In tema di accertamento bancario, costituisce valida prova contraria per il professionista, cui sia stato contestato un maggior reddito in applicazione della presunzione legale di cui all’articolo 32 D.P.R. 600/1973 per aver effettuato un versamento sul proprio conto personale, quella attestante che tale somma è stata prelevata solo qualche giorno prima dal conto corrente dell’attività professionale. Sono queste le conclusioni rassegnate dalla Corte di Cassazione con sentenza n. 15353, depositata ieri 3 giugno.

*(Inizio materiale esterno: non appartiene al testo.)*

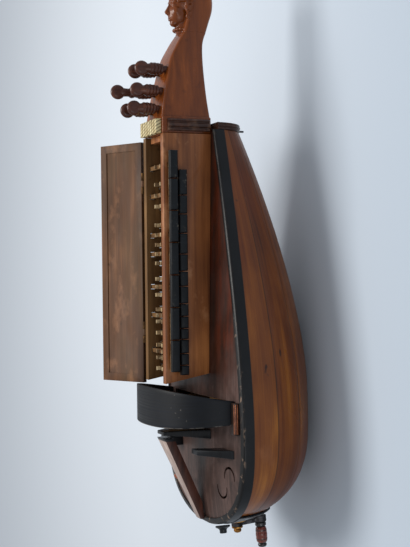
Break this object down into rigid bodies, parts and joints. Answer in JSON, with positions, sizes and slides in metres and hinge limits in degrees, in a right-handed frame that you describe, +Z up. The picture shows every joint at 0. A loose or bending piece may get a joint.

In seguito ad indagini finanziarie aventi ad oggetto le movimentazioni sui conti correnti bancari, l’Agenzia delle entrate notificava ad un professionista un avviso di accertamento mediante il quale gli contestava un maggior reddito a fronte di quello dichiarato, con conseguente recupero a tassazione delle maggiori imposte Irpef ed Iva.

Il contribuente proponeva ricorso, che veniva accolto dalla competente Commissione tributaria provinciale, sul presupposto che era stata fornita la prova delle giustificazioni addotte. L’Amministrazione finanziaria impugnava la sentenza di primo grado e la Commissione tributaria regionale della Sicilia accoglieva l’appello rilevando che l’accertamento fiscale era fondato sulle presunzioni di reddito dei versamenti bancari, mentre il contribuente non aveva fornito elementi probatori a giustificazione dei versamenti.